If the effect feels too wide, use Utility to tighten it up. Often in darker DnB, you want the low and mid-low elements more focused, with the atmosphere spread carefully above them. And if the sound is too obvious, just lower it until you kind of miss it when it’s muted. That’s usually the sweet spot.

A couple of common mistakes to watch out for. First, don’t start with a sample that has too much low end. High-pass it. Second, don’t stretch it so far that it becomes lifeless. The best tail usually feels alive for one to three bars, then gets out of the way. Third, don’t overdo the reverb or everything turns muddy. And fourth, remember that if the source is a vocal, that human character is part of the magic. Even a distorted voice can sound more emotional than a generic whoosh.

Here’s a quick pro tip: if your source vocal is a little too understandable, that’s not always bad. In jungle-style atmosphere, a hint of language can make the sound feel haunted and human. That can actually be the whole vibe.

Another good trick is to save your favorite settings as an Audio Effect Rack. That way, when you find a stretched impact chain that sounds great, you can reuse it on other vocal chops, hits, or atmospheres later.

So to recap: start with a short vocal-ish impact, warp it into a stretched tail, shape it with EQ Eight, add some grit with Saturator, create space with Reverb or Echo, keep it under control with compression or automation, and place it in a real DnB arrangement moment.

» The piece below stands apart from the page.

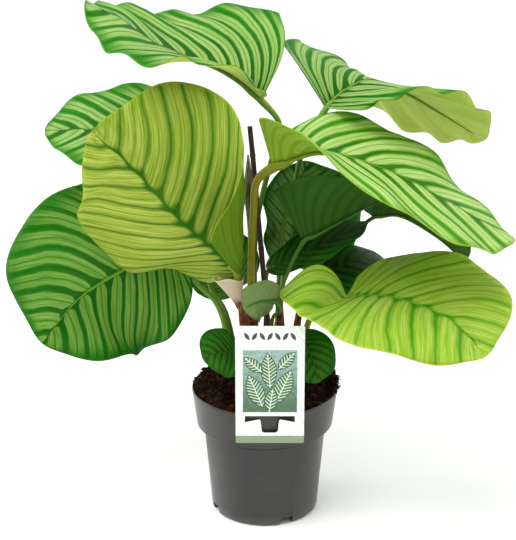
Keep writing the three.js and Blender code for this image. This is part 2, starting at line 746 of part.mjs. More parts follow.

That’s how you take one tiny sound and turn it into something that feels like smoky warehouse air hanging over the track. Simple technique, huge vibe.

For your practice, try making three versions of the same sound. One clean and smoky, one darker and more degraded, and one reversed for a transition. Then place them in different spots in your arrangement and listen to which one feels the most jungle, which one leaves the snare space, and which one sounds like it belongs in a dark warehouse at 2 a.m.

Alright, lock that in, experiment a bit, and have fun making the atmosphere breathe.